3. Fehlende Treiber? Defekte Hardware? Kabel locker? Gib mal mehr Informationen, was das für Geräte sind und so weiter.
4. Möglicherweise das falsche Modul zur Soundausgabe installiert. Funktioniert die Soundausgabe generell nicht, oder nur bei bestimmten Programmen?
5. Probier's aus. gcc oder g++ sind die entsprechenden Aufrufe, ansonsten such einfach mit locate.


----------



## Fabian (19. Februar 2004)

> _Original geschrieben von Da Damn Cam _
> *1. Ich habe das Elsa MicroLink 56k Modem, aber Linus erkennt es nicht..wieso..und wie kann ich es unter linux installieren ?*



Hast du fuer die Frage schon mal Google benutzt? Ich hab einfach mal "Elsa MicroLink 56k Modem Linux" eingegeben und schon zig eintraege gefunden - allerdings hab ich keine Zeit dir alles nachzutragen.. Probiers mal!


----------



## Da Damn Cam (19. Februar 2004)

danke werde mal gucken..ob es ..aber bitte weiter posten..


----------



## Da Damn Cam (19. Februar 2004)

achja, habe xp noch drauf und da  alles..sound etc...


----------



## Fabian (19. Februar 2004)

Hat damit nichts zu tun...


----------



## Da Damn Cam (19. Februar 2004)

was kann sonst damit zutun haben ?


----------



## Backdraft (19. Februar 2004)

Ich hatte so nen ähnlichen Fall mit nem Suse 8.3. War auch nur eine CD, hat auch nur die Hälfte erkannt.

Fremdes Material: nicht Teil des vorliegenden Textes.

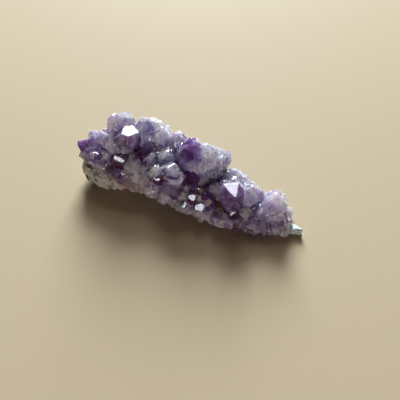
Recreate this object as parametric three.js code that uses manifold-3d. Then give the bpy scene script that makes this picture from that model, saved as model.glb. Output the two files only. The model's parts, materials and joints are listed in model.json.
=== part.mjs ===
// Amethyst cluster: a wedge broken from the wall of a geode, lying on the outside of that wall.
// It is two things. The rind is the rough host rock underneath. The crust is the quartz that
// grew on the rind: a massive bed covered in crystals that all run into one another.
// Millimetres, +Z up. +X runs along the wedge from its thick end to its thin end.
// The origin is on the surface that the rind rests on, under the middle of the whole piece.
import * as THREE from 'three';
import { mergeVertices } from 'three/addons/utils/BufferGeometryUtils.js';
import Module from 'manifold-3d';

const wasm = await Module();
wasm.setup();
const { Manifold } = wasm;

// ---- Driving dimensions ----

const RIND_ENDS = [-48.6, 50.8]; // x of the rind's thick end and of its thin tip
const BED_ENDS = [-46, 45]; // x of the two ends of the quartz bed
const RIND_GAP = 0.35; // clearance between rind and crust, all over
const FLOOR_GAP = 0.8; // lowest that any crystal reaches
const FACE_SLOPE = 51.8; // degrees between a quartz crystal's axis and the normal of an end face

// The wedge cut across at x. half and bed are the half width and height of the quartz bed about the
// line y = middle, and lip is how far down its sides come. foot and rind are the same of the rock.
const SECTIONS = [
  { x: -46, middle: -1, half: 9.2, bed: 15.5, lip: 11, foot: 12.2, rind: 11.4 },
  { x: -36, middle: -0.4, half: 12.8, bed: 18.5, lip: 10.8, foot: 14.4, rind: 11.6 },
  { x: -24, middle: 0.2, half: 13.4, bed: 18, lip: 5.2, foot: 11.8, rind: 9 },
  { x: -12, middle: 0.6, half: 12.2, bed: 16.5, lip: 4.4, foot: 9.6, rind: 7 },
  { x: 4, middle: -0.4, half: 13.4, bed: 12.5, lip: 2.6, foot: 10.8, rind: 5.6 },
  { x: 18, middle: -2.6, half: 12.4, bed: 11.5, lip: 2.2, foot: 10.2, rind: 4.8 },
  { x: 32, middle: -3.8, half: 7.8, bed: 8.4, lip: 2.2, foot: 6.6, rind: 3.6 },
  { x: 42, middle: -3.6, half: 4.6, bed: 5.2, lip: 1.8, foot: 4, rind: 3 },
  { x: 51, middle: -3, half: 1.2, bed: 2.4, lip: 1.2, foot: 3, rind: 3.2 },
];

// ---- Shared shapes ----

// A repeatable number from 0 to 1 for any three numbers.
function chance(a, b = 0, c = 0) {
  const wave = Math.sin(a * 127.1 + b * 311.7 + c * 74.7) * 43758.5453;
  return wave - Math.floor(wave);
}

// The cross-section at x, part way between the listed ones.
function sectionAt(x) {
  const found = SECTIONS.findIndex((section) => section.x > x);
  const next = found < 0 ? SECTIONS.length - 1 : Math.max(found, 1);
  const [from, to] = [SECTIONS[next - 1], SECTIONS[next]];
  const share = THREE.MathUtils.clamp((x - from.x) / (to.x - from.x), 0, 1);
  const blended = Object.keys(from).map((key) => [key, THREE.MathUtils.lerp(from[key], to[key], share)]);
  return Object.fromEntries(blended);
}

// A closed geometry as a manifold solid.
function solidFrom(geometry) {
  geometry.deleteAttribute('normal');
  geometry.deleteAttribute('uv');
  const merged = mergeVertices(geometry, 1e-4);
  return new Manifold(new wasm.Mesh({
    numProp: 3,
    vertProperties: merged.getAttribute('position').array,
    triVerts: new Uint32Array(merged.index.array),
  }));
}

// A manifold solid as a named mesh.
function meshFrom(solid, name, material) {
  const { numProp, numVert, vertProperties, triVerts } = solid.getMesh();
  const positions = new Float32Array(numVert * 3);
  for (let i = 0; i < numVert; i += 1) {
    positions.set(vertProperties.subarray(i * numProp, i * numProp + 3), i * 3);
  }
  const geometry = new THREE.BufferGeometry();
  geometry.setAttribute('position', new THREE.BufferAttribute(positions, 3));
  geometry.setIndex(new THREE.BufferAttribute(triVerts, 1));
  geometry.computeVertexNormals();
  const mesh = new THREE.Mesh(geometry, material);
  mesh.name = name;
  return mesh;
}

// A closed body along X. outline(x, turn, lump) gives [y, z] on its ring, where turn goes once round
// from +Y over the top, and lump is a repeatable number from -1 to 1. Each end is closed at its middle.
function lumpyBody([from, to], rings, corners, outline) {
  const geometry = new THREE.CylinderGeometry(1, 1, 1, corners, rings);
  const position = geometry.getAttribute('position');
  for (let i = 0; i < position.count; i += 1) {
    const along = position.getY(i) + 0.5;
    const x = THREE.MathUtils.lerp(from, to, along);
    const turn = Math.atan2(position.getZ(i), -position.getX(i));
    const onAxis = Math.hypot(position.getX(i), position.getZ(i)) < 0.5;
    const lump = 2 * chance(Math.round(along * rings), Math.round(turn * corners)) - 1;
    const [top, bottom] = [outline(x, Math.PI / 2, 0)[1], outline(x, -Math.PI / 2, 0)[1]];
    const [y, z] = onAxis ? [sectionAt(x).middle, (top + bottom) / 2] : outline(x, turn, lump);
    position.setXYZ(i, x, y, z);
  }
  return solidFrom(geometry);
}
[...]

Die Vollversion funktioniert garantiert besser. Damit meine ich das Paket der 5 CD´s/1 DVD.


----------



## Da Damn Cam (19. Februar 2004)

nochmal ne frage wenn ich selflinux mir angucke welches linux brauche ich dann ?


----------



## Fabian (19. Februar 2004)

Meiner Meinung nach keine Spezielle.


----------



## JohannesR (20. Februar 2004)

> _Original geschrieben von Backdraft _
> *Die Vollversion funktioniert garantiert besser. Damit meine ich das Paket der 5 CD´s/1 DVD. *


Das kann ich mir nicht vorstellen, die meisten Treiber sind im Kernel, und der ist natürlich auch auf der einzelnen CD komplett vorhanden.

Welches Linux? Och, entweder 2.4.x oder 2.6.x - oder meinst du die Distribution?


----------